▶ What is asked
Scan the records below. List lines holding "joints".

▶ Records supplied
begin
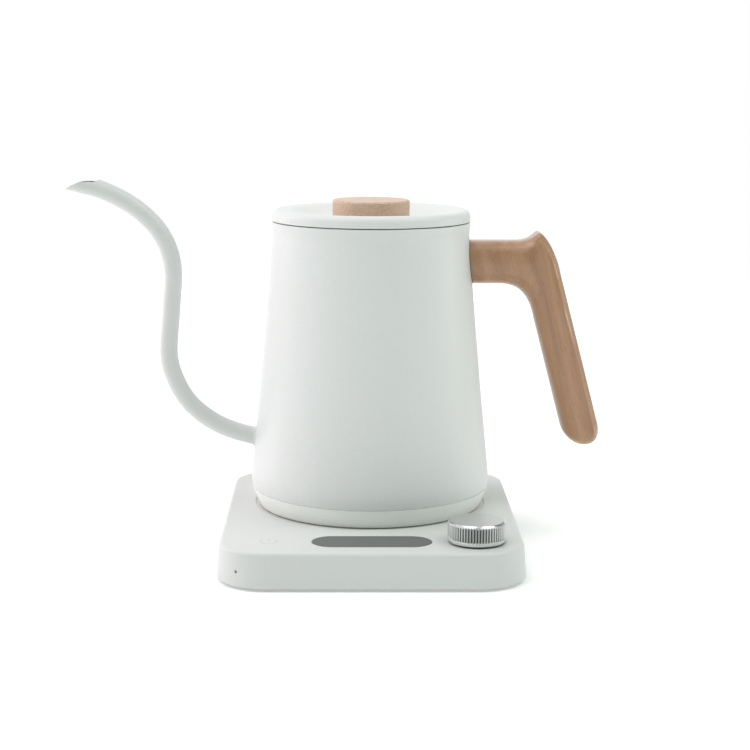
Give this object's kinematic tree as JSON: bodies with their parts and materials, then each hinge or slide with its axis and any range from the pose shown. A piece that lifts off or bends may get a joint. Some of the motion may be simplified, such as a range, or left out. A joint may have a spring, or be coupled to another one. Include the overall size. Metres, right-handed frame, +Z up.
end
begin
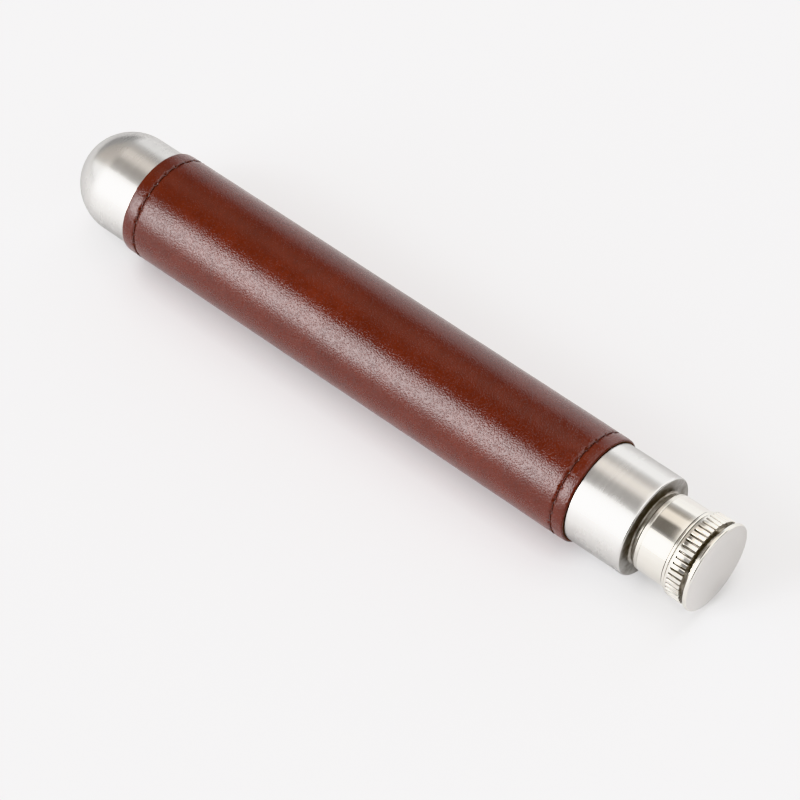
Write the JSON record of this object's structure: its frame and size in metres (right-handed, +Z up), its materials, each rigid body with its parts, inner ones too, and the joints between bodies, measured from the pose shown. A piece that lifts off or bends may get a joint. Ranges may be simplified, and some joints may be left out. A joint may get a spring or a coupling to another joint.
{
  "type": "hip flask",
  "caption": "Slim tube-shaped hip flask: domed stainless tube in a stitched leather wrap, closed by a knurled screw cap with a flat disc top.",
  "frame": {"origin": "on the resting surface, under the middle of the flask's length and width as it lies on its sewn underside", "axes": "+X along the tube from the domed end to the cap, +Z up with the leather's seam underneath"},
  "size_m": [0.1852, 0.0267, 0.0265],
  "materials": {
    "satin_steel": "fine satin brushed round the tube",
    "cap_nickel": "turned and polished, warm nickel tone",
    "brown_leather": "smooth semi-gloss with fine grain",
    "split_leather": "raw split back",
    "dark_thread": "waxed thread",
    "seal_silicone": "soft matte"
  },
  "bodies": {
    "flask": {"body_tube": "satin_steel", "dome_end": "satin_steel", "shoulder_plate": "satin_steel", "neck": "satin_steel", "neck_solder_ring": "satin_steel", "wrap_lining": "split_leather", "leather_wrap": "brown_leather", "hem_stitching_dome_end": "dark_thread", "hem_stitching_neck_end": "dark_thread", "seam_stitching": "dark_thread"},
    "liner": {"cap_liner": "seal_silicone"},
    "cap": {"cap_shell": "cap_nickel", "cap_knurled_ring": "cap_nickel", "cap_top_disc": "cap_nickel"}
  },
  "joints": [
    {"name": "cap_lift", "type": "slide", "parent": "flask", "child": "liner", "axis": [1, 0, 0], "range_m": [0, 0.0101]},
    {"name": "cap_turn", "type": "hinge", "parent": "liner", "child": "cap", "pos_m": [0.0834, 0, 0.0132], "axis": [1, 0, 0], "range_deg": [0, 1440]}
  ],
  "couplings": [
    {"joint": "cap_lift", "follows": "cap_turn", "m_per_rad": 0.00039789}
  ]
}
end
▶ Result for this task
Write the JSON record of this object's structure: its frame and size in metres (right-handed, +Z up), its materials, each rigid body with its parts, inner ones too, and the joints between bodies, measured from the pose shown. A piece that lifts off or bends may get a joint. Ranges may be simplified, and some joints may be left out. A joint may get a spring or a coupling to another joint.
  "joints": [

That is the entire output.